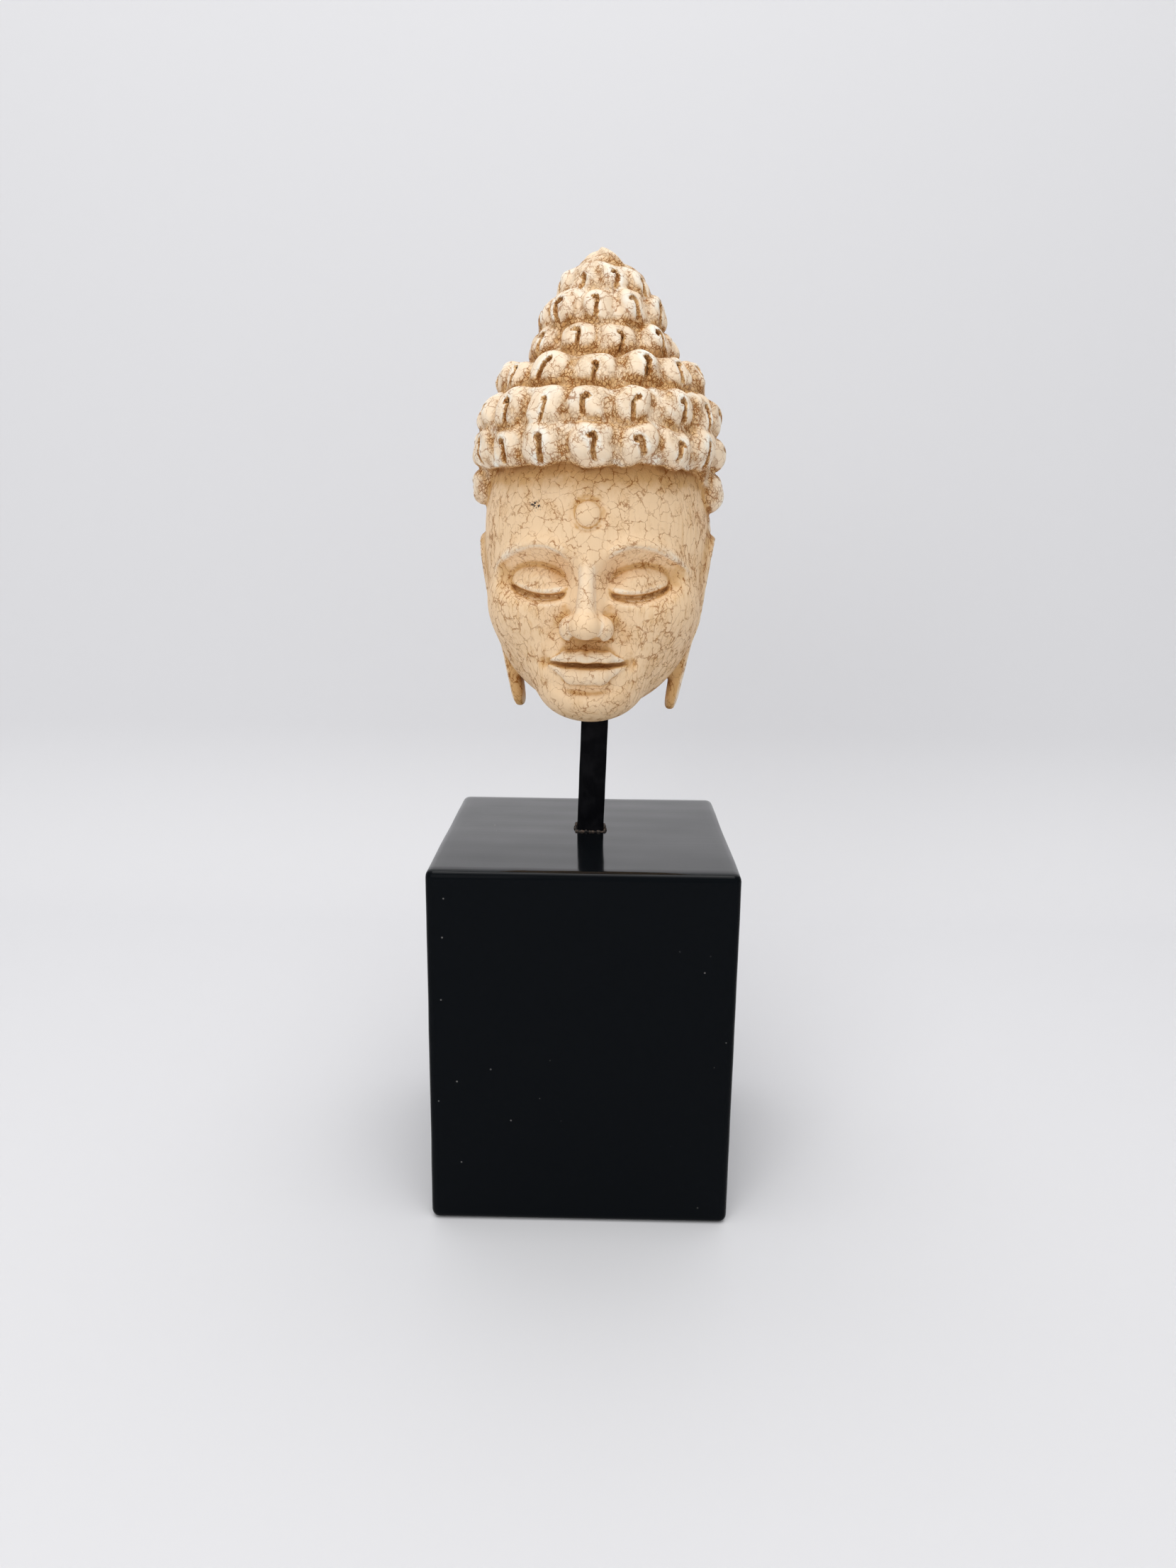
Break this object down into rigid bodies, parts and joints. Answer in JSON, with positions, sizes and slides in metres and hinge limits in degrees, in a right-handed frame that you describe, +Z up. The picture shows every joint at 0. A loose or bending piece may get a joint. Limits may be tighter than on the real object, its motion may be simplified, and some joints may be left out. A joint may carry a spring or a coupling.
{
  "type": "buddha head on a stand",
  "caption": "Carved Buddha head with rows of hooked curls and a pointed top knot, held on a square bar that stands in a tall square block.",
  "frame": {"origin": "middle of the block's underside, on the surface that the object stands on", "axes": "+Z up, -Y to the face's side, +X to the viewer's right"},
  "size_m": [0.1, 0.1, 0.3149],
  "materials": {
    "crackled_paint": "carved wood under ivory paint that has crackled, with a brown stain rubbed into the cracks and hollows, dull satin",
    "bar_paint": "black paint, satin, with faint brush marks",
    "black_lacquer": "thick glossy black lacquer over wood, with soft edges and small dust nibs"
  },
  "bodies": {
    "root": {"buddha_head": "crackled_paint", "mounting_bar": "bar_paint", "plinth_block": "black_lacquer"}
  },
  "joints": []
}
______
*Given request*. Reproduce the material above exactly; please quote every line of it.

*Completed exercise*.
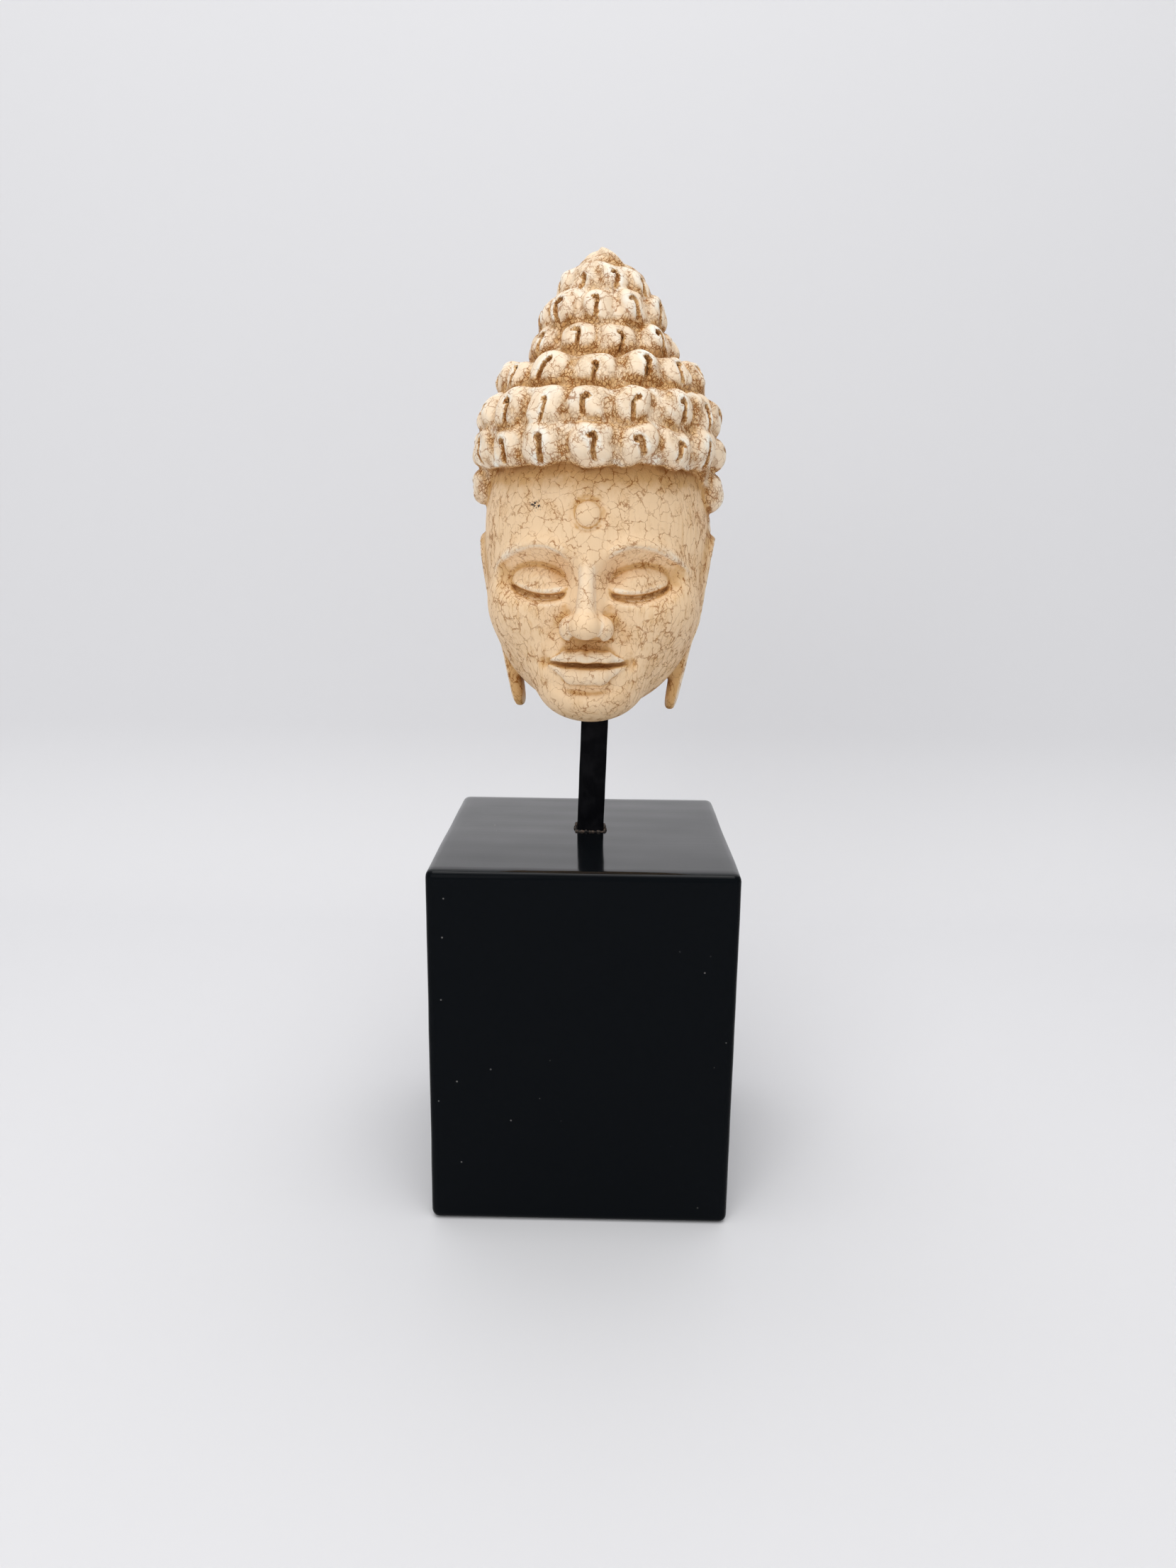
Break this object down into rigid bodies, parts and joints. Answer in JSON, with positions, sizes and slides in metres and hinge limits in degrees, in a right-handed frame that you describe, +Z up. The picture shows every joint at 0. A loose or bending piece may get a joint. Limits may be tighter than on the real object, its motion may be simplified, and some joints may be left out. A joint may carry a spring or a coupling.
{
  "type": "buddha head on a stand",
  "caption": "Carved Buddha head with rows of hooked curls and a pointed top knot, held on a square bar that stands in a tall square block.",
  "frame": {"origin": "middle of the block's underside, on the surface that the object stands on", "axes": "+Z up, -Y to the face's side, +X to the viewer's right"},
  "size_m": [0.1, 0.1, 0.3149],
  "materials": {
    "crackled_paint": "carved wood under ivory paint that has crackled, with a brown stain rubbed into the cracks and hollows, dull satin",
    "bar_paint": "black paint, satin, with faint brush marks",
    "black_lacquer": "thick glossy black lacquer over wood, with soft edges and small dust nibs"
  },
  "bodies": {
    "root": {"buddha_head": "crackled_paint", "mounting_bar": "bar_paint", "plinth_block": "black_lacquer"}
  },
  "joints": []
}